Blue Days of December
I am in a “blue” mood — dark blue as can be. That is to be expected. It happens every year. It is December, the month of traditional holidays and the month when I get my dose of the traditional blues! Yes, I know it is pretty common — many people get the blues around Christmas for a variety of reasons — mine are caused by nostalgia. I am wrapped in it like in that dark blue fluffy tissue which comes with other colorful tissues for stuffing gift boxes and bags.
For some years it was nostalgia for my native Poland and my family there. Since I moved to Tucson I have an additional one — a nostalgia for Massachusetts, specifically for Boston and Cape Cod. I miss my good, long term friends — who through the years became my extended family — whose children grew up with mine, went to school, graduated and flew into the world.
This double-dose nostalgia intensified for me in recent years — my parents are no longer waiting for me in Warsaw…only their graves. Of course some friends and members of the family are still there, but somehow after my mother’s death I can’t gather any excitement for going there. Well, maybe next year….
I truly love living in Tucson with its warmth and blue skies, but at this time of year I can’t help but miss pine trees and the little chill that makes us sit at the fireplace and sip warm apple cider or red wine. Mostly I miss the traditional Christmas Eve, the aura of it, the anticipation, the charm, and the magic of the traditional Christmas carols. I believe some things that we learn to love as children stay with us forever.

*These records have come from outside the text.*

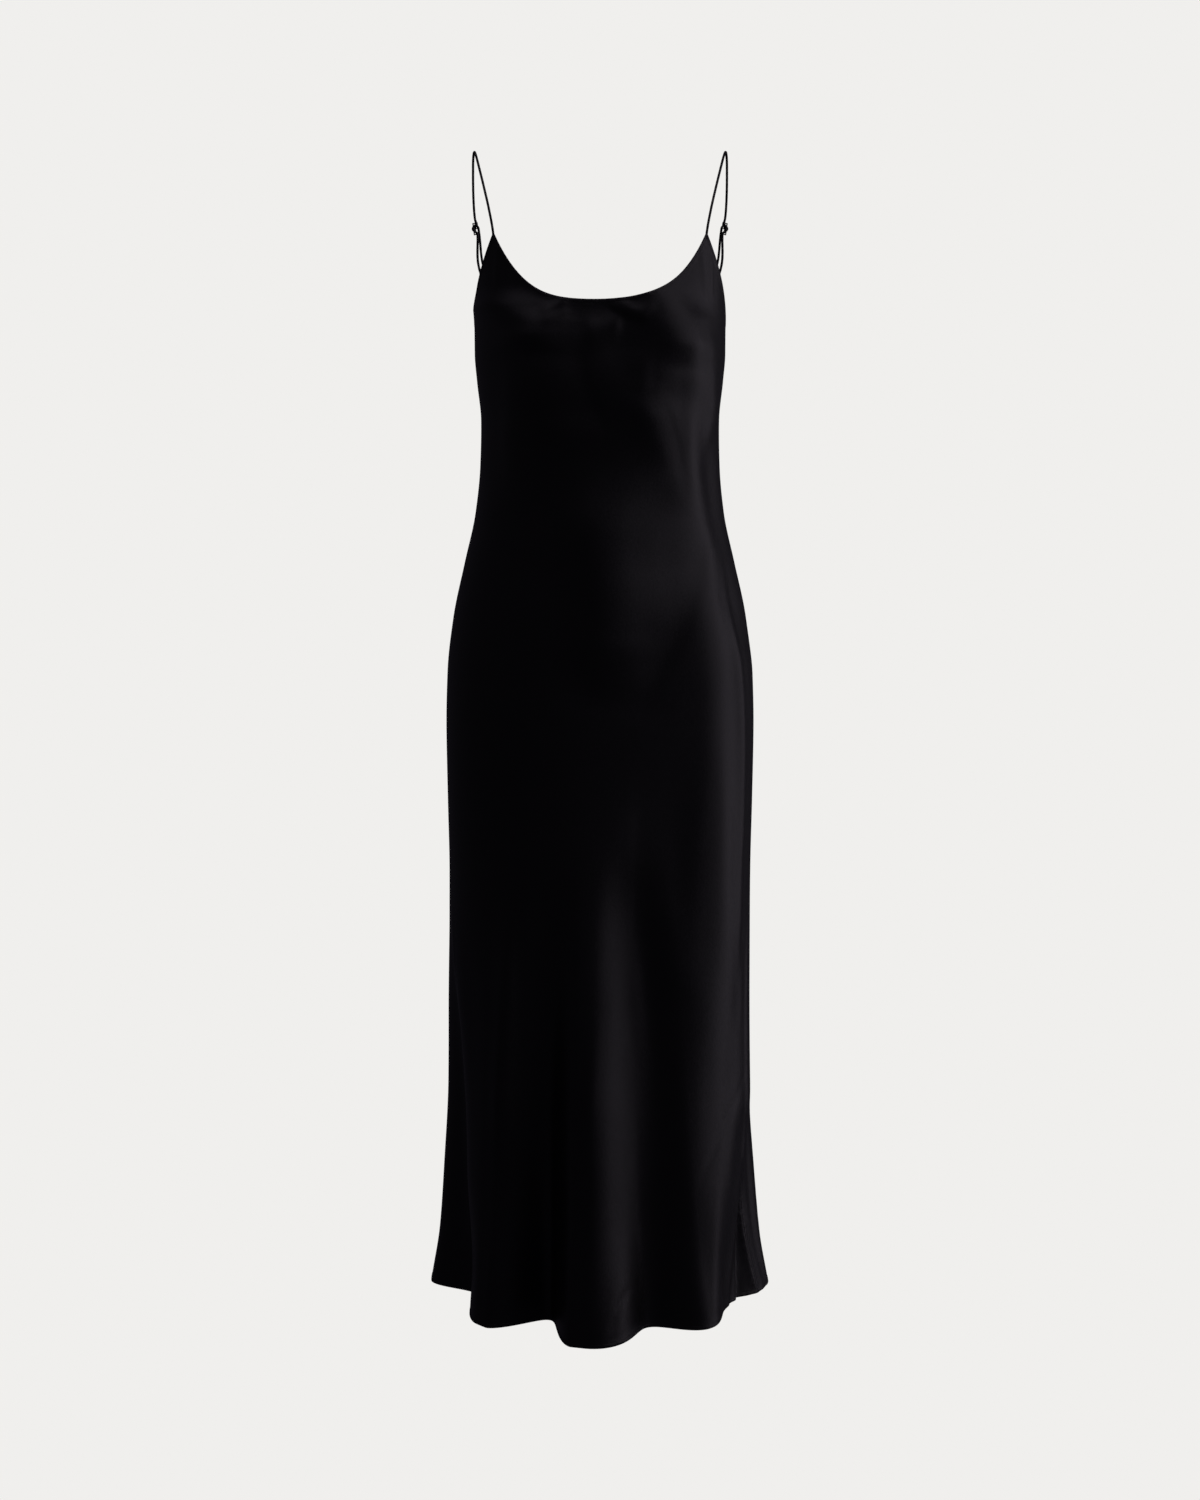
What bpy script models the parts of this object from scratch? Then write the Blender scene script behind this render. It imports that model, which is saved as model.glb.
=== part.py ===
"""Bias-cut slip dress with thin adjustable straps, hollow and filled out as if worn.

Metres, +Z up. The front faces -Y and the wearer's left is +X. The origin is the middle of the line between
the tops of the two shoulder straps, where the wearer's shoulders carry the dress.

Angles go round the body from the wearer's left side: 0 is the left side, 90 the front, 180 the right side
and 270 the back.
"""

import math
from collections import namedtuple

import bmesh
import bpy
import numpy as np
from mathutils import Matrix, Vector

# Cloth
WALL = 0.0016
SEAM_GAP = 0.0003

# Levels, all below the strap tops
HEM_Z = -1.2553
UNDERARM_Z = -0.186
FULL_RING_Z = -0.282
FRONT_POINT_Z = -0.0945
FRONT_NECK_LOW_Z = -0.1673
BACK_POINT_Z = -0.163
BACK_NECK_LOW_Z = -0.272

# Where the straps join the panels, as angles from the side
FRONT_POINT_ANGLE = 33.9
BACK_POINT_ANGLE = 28.4
NECK_SKEW = 0.006
FRONT_ARMHOLE_CURVE = 1.5
BACK_ARMHOLE_CURVE = 1.6
SCOOP_ROUND = 0.25

# Bust fullness: one soft rise on each side, with the cloth spanning between them
BUST_X = 0.070
BUST_Z = -0.236
BUST_RISE = 0.011
BUST_WIDTH = 0.044
BUST_HEIGHT = 0.052

# Grid of a panel
SIDE_COLUMNS = 7
MIDDLE_COLUMNS = 32
TOP_ROWS = 6
BODY_ROWS = 8
SKIRT_ROWS = 10
SKIRT_Z = -0.70

# Straps and their metal pieces
STRAP_RADIUS = 0.0014
TAB_RADIUS = 0.0012
STRAND_SPREAD = 0.0018
PIECE_GAP = 0.0003
CORD_SLACK = 0.0001
SLIDER_BAR = 0.0012
SLIDER_PITCH = 0.0060
SLIDER_WIDTH = 0.0094
SLIDER_EDGE = 0.0003
SLIDER_WEAVE = 0.0027
RING_RADIUS = 0.0046
RING_WIRE = 0.0008
RING_RISE = 0.0115
RING_APPROACH = 2.0
TUCK = 0.009
TUCK_ANGLE = 32.7
HALF_TURN_STEPS = 7

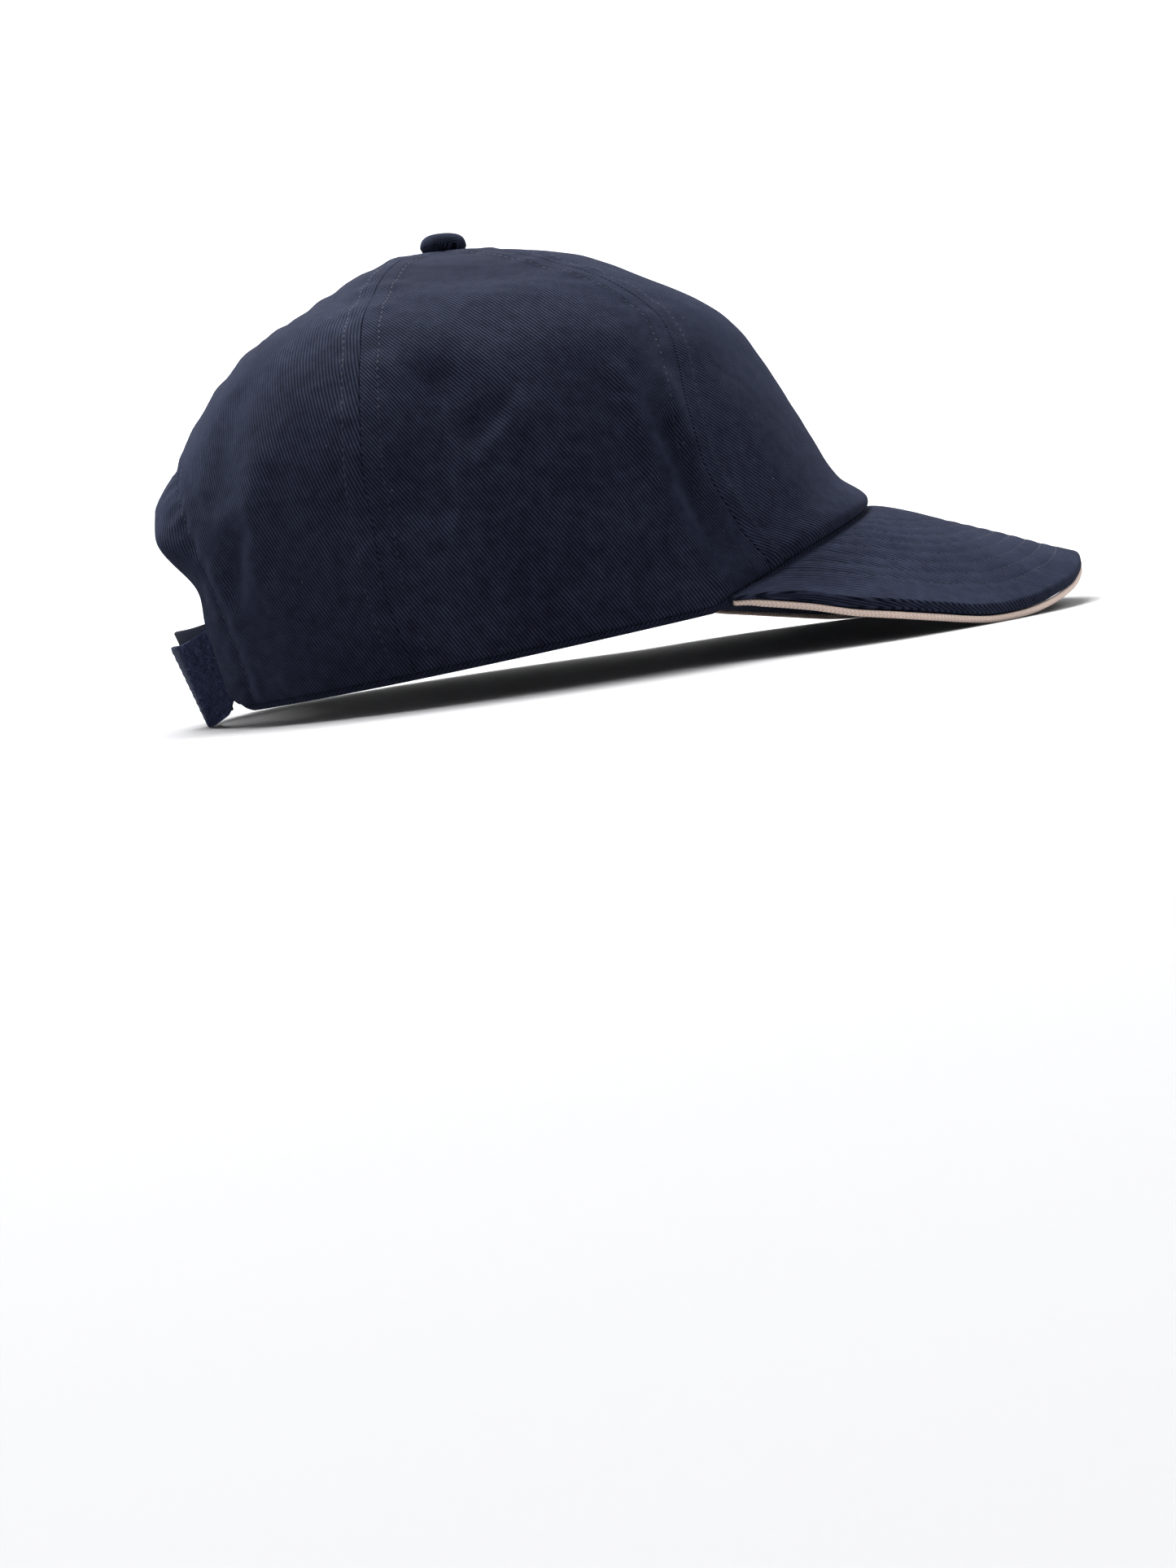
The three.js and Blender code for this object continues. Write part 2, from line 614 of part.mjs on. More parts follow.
// The cap rests on the strap's end and on the two low edges of its peak: the tilt makes them level.
function lowest(points, tilt) {
  return Math.min(...points.map((place) => place.z * Math.cos(tilt) + place.x * Math.sin(tilt)));
}

function restTilt() {
  const places = cap.children.flatMap((piece) => {
    const position = piece.geometry.getAttribute("position");
    return Array.from({ length: position.count }, (_, i) => new THREE.Vector3().fromBufferAttribute(position, i));
  });
  const behind = places.filter((place) => place.x < 0);
  const ahead = places.filter((place) => place.x >= 0);
  return solve((tilt) => lowest(ahead, tilt) - lowest(behind, tilt), 0, -0.3, 0.3);
}

cap.rotation.y = -restTilt();

// The origin is the middle of the cap's box, on the surface that it rests on.
const object = new THREE.Group();
object.add(cap);
object.updateMatrixWorld(true);
const box = new THREE.Box3().setFromObject(object, true);
cap.position.set(-(box.min.x + box.max.x) / 2, -(box.min.y + box.max.y) / 2, -box.min.z);
object.updateMatrixWorld(true);

export default object;
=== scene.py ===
# %% [markdown]
# # A six-panel cotton cap
# This lesson dresses a measured frame of a soft cap: six twill panels, a covered button, a stitched peak
# with piping along its edge, a sweatband and a two-part strap under an arch at the back. The frame gives
# places and sizes; each cell below makes one piece or one finish on top of it.

# %% The frame
import json
import math

import bpy
import numpy as np
from mathutils import Matrix, Vector


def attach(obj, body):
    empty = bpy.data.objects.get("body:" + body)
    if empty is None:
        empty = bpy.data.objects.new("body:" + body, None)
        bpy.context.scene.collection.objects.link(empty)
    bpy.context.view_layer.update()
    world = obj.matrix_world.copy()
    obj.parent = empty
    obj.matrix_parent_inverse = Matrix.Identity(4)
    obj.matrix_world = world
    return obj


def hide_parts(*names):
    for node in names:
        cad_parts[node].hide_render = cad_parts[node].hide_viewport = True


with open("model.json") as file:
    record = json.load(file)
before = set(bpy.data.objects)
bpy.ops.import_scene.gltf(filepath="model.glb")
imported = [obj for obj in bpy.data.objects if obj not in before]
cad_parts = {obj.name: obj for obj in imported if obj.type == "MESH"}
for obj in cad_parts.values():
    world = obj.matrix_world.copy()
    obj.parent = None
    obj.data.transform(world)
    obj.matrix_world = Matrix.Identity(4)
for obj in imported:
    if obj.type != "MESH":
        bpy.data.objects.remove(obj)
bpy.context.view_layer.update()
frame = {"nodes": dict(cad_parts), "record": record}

MM = 0.001

# %% [markdown]
# ## Sizes of the cap
# The cap is shaped round its button axis, with the rim plane at zero height, +X to the peak and +Y to the
# wearer's left. These are its driving sizes in millimetres, the same ones that shaped the frame.

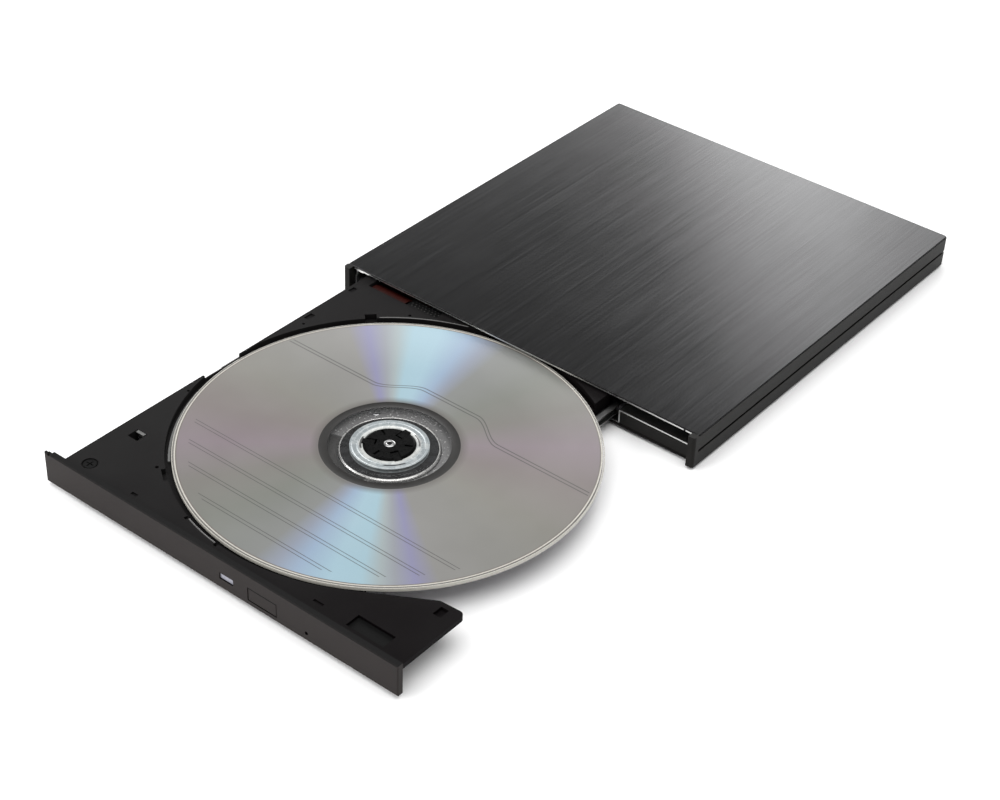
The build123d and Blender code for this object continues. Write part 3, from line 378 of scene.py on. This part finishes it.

Actually I was able to recreate that special mood and importance of my favorite day of Christmas — Christmas Eve — in our home on Cape Cod.
It all started the first winter of my single motherhood. I wanted to have a Christmas as in Poland — magnificent and magical for my children — but did not have any family to share Christmas. My Polish family was across the ocean in the hostile political system of those times and the American family was gone — as happens after divorce. I was truly scared, especially before such an important holiday, that no one would invite us to share it with them. I was scared to be just the three of us — two small boys and I at the big, lonely table — so I decided to invite others to that table for my traditional Christmas Eve.
I invited a very friendly family in the neighborhood, a family of six — a couple with three children and grandfather. It was one of the best decisions of my life! Grandpa Lloyd became a very important figure for us and especially at Christmas — he read the traditional Christmas stories to the kids (and us) after supper every Christmas Eve. The next year another family joined us, then another, and some friends. The traditional sitting at one table was not possible anymore, but we did not mind.
Later, I got remarried. Some of the families had new babies. More friends and families joined our Christmas Eve gathering. It became huge! … so did our Christmas tree. We all listened to Polish carols (from a record) and sang American ones (from printed books and notes) — we ate, we drank and we were merry, plus a bit tired that night of Santa’s arrival, but again we did not mind. The Christmas Eve at our home became an annual event that nobody wanted to miss — it was our tradition for 17 years.
Now I miss the huge Christmas tree in the house on the Cape. Our home’s raised roof allowed us to “invite” such a big tree for Christmas. It felt and smelled as indeed the forest had come for a visit.
Decorating the tree took long hours. After finishing, we listened to my favorite Polish Christmas carol. I found that carol on YouTube so you can listen too.
Now in Tucson I miss those Christmas Eves very much, but it is impossible to recreate them. We are all in very different stages of life and far away from each other. In Tucson with 75 F warmth it still seems strange to me to shop for a Christmas tree — an activity which in the Northeast was so much fun on a cold, crispy day with a bit of snow on the ground.
Christmas has a different charm in Tucson. Here it is fun to wait till the 45 F or so of the evening, put on some light boots and a jacket, and walk in a park or in a neighborhood to enjoy colorful lights on lavishly decorated homes and trees. Also the traditional luminarias, characteristic of this region, add to the enchantment.
So perhaps it is time (for me) to give up the idea of a large Christmas Eve gathering and to create another possibility for being with others during the winter holidays — maybe a New Year’s Eve celebration?! It fits better with Tucson’s starry nights and our southwestern house with the large patio. I will let you know.